Some people want to fine tune a city like you do a race car but they are leaving citizens out of the process … Government doesn't make decisions like businesses do. Citizens are not consumers. (Townsend, 2015)

The Internet of Everything [IoE] is built on the connections among people, processes, data, and things. However, it is not about these four dimensions in isolation. Each amplifies the capabilities of the other three. It is in the intersection of these elements that the true power of IoE is realized. (Dave Evans, 2013)

The Internet of Everything [IoE] brings together people, process, data, and things to make networked connections more relevant and valuable than ever before—turning information into actions that create new capabilities, richer experiences, and unprecedented economic opportunity for businesses, individuals, and countries. (Dave Evans, 2012)

Analysis and discussions about rapidly evolving Smart Cities processes often detach theoretical, methodological, and technical aspects from the cities themselves. This research explores Dubai’s endeavor to become a smarter city, and its desire to join the ranks of the smartest.

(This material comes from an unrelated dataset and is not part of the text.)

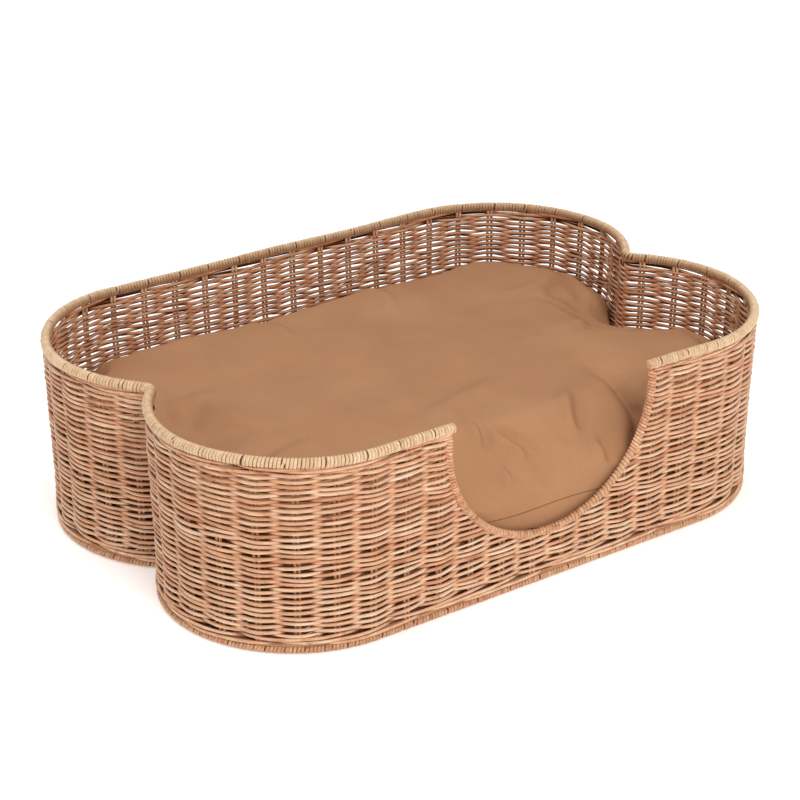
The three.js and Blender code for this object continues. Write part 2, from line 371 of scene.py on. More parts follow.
class Strands:
    # many strands swept into one mesh as arrays, because each corner carries its own shading marks
    def __init__(self, name):
        self.name = name
        self.corners, self.loops, self.starts = [], [], []
        self.values = {"tone": [], "along": [], "around": [], "hollow": [], "inside": []}
        self.count = 0
        self.loopCount = 0

    def add(
        self, points, sideways, upwards, profile, closed=False, tone=0.5, along=None, scale=1.0,
        depth=0.0, inner=0.0, shaded=0.0,
    ):
        # sideways x upwards points along the strand; profile runs anticlockwise in that plane
        # depth is -1 to 1 through the weave, and the side that faces into it gets painted shade;
        # inner marks the side that faces the basket's interior for painted shade, and shaded paints shade all
        # round
        n, m = len(points), len(profile)
        scale = np.broadcast_to(np.asarray(scale, float), (n,))[:, None, None]
        ring = profile[:, :1] * sideways[:, None, :] + profile[:, 1:] * upwards[:, None, :]
        self.corners.append((points[:, None, :] + ring * scale).reshape(-1, 3))
        rows = np.arange(n if closed else n - 1)[:, None]
        cols = np.arange(m)[None, :]
        ahead = (rows + 1) % n
        after = (cols + 1) % m
        quads = np.stack(
            [rows * m + cols, rows * m + after, ahead * m + after, ahead * m + cols], axis=-1
        ).reshape(-1, 4)
        self.push(quads)
        if not closed:
            self.push(np.arange(m)[::-1][None, :])
            self.push(((n - 1) * m + np.arange(m))[None, :])
        if along is None:
            along = np.concatenate([[0.0], np.cumsum(np.linalg.norm(np.diff(points, axis=0), axis=1))])
        spread = np.arange(m) / m
        self.values["tone"].append(np.repeat(np.broadcast_to(np.asarray(tone, float), (n,)), m))
        self.values["along"].append(np.repeat(along, m))
        self.values["around"].append(np.tile(0.5 - 0.5 * np.cos(2 * math.pi * spread), n))
        inwards = profile[:, 0] / np.abs(profile[:, 0]).max()
        depth = np.broadcast_to(np.asarray(depth, float), (n,))
        self.values["inside"].append(np.tile(np.clip(inwards * inner, 0, 1), n))
        # strands on the inner side lie deep, so they get painted shade all round
        deep = np.where(depth < 0, creviceShading["deep"], creviceShading["proud"]) * np.abs(depth) ** 2 + shaded
        hollow = depth[:, None] * inwards * creviceShading["side"] + deep[:, None]
        self.values["hollow"].append(np.clip(hollow, 0, 1).ravel())
        self.count += n * m

    def lay(self, points, profile, closed, *values, **shading):
        # a strand that never runs straight up: sideways is level, and upwards is square to it
        ahead = directions(points, closed)
        level = np.cross(np.array([0.0, 0.0, 1.0]), ahead)
        level /= np.linalg.norm(level, axis=1, keepdims=True)
        self.add(points, level, np.cross(ahead, level), profile, closed, *values, **shading)

    def push(self, faces):
        self.loops.append((faces + self.count).ravel())
        size = faces.shape[1]
        self.starts.append(self.loopCount + size * np.arange(len(faces)))
        self.loopCount += faces.size

    def make(self, skin, body, nodes=()):
        mesh = bpy.data.meshes.new(self.name)
        corners = np.concatenate(self.corners)
        loops = np.concatenate(self.loops)
        starts = np.concatenate(self.starts)
        mesh.vertices.add(len(corners))
        mesh.vertices.foreach_set("co", corners.ravel())
        mesh.loops.add(len(loops))
        mesh.loops.foreach_set("vertex_index", loops)
        mesh.polygons.add(len(starts))
        mesh.polygons.foreach_set("loop_start", starts)
        mesh.update(calc_edges=True)
        mesh.polygons.foreach_set("use_smooth", np.ones(len(starts), bool))
        for key, parts in self.values.items():
            mesh.attributes.new(key, "FLOAT", "POINT").data.foreach_set("value", np.concatenate(parts))
        mesh.materials.append(skin)
        piece = bpy.data.objects.new(self.name, mesh)
        bpy.context.scene.collection.objects.link(piece)
        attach(piece, body)
        if nodes:
            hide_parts(*nodes)
        print(self.name, len(loops) // 2, "triangles at most")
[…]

Dubai ranks as one of the leading Smart Cities using strategic technology, innovation and management (Efthymiopoulos, 2016). Excessive urbanization in Smart Cities can exert enormous pressure on its traditional infrastructures, and information and communication technologies (Lee et al., 2016).

With its legendary infrastructure, technical advancement and the quality of human resources, Singapore’s smart services are expected to be highly advanced (Hwang & Choe, 2013). Privacy protecting systems that gather data and trigger emergency response when needed are technological challenges that go together with the continuous security challenges. Their implementation is essential for a Smart Cities in which we would wish to live (Elmaghraby & Losavio, 2014).

In his 2013 description of how the future already contains the hallmark of Smart Cities technologies, Cisco Systems Futurist Dave Evans presents the Internet of Things (IoT) as a larger integrated system, the Internet of Everything (IoE), which has become a buzzword for Cisco’s Smart Cities management package. But the four interdependent elements people, processes, data, and things, represent the nexus for smart processes that will transform urban life in this century, and thus the global capitalist system (GCS), there being no immediate alternative to the GCS. With over 50% of the global population already urbanized, and expectations of its rise to 75% before the end of the century, cities must either take a smart path or collapse into dysfunctional chaos. But what has not been promoted in the discussion is cost.

To become smart takes a combination of financial and knowledge capital, a process many cities are being priced out of. In the U.S., Detroit teeters on the brink of being a failed city, just as Somalia represents a failed state. Many experts argue that, like in the ancient world, cities are emerging as global forces more important than the nation states they inhabit, and thus urban governance must evolve a high degree of autonomous political economy.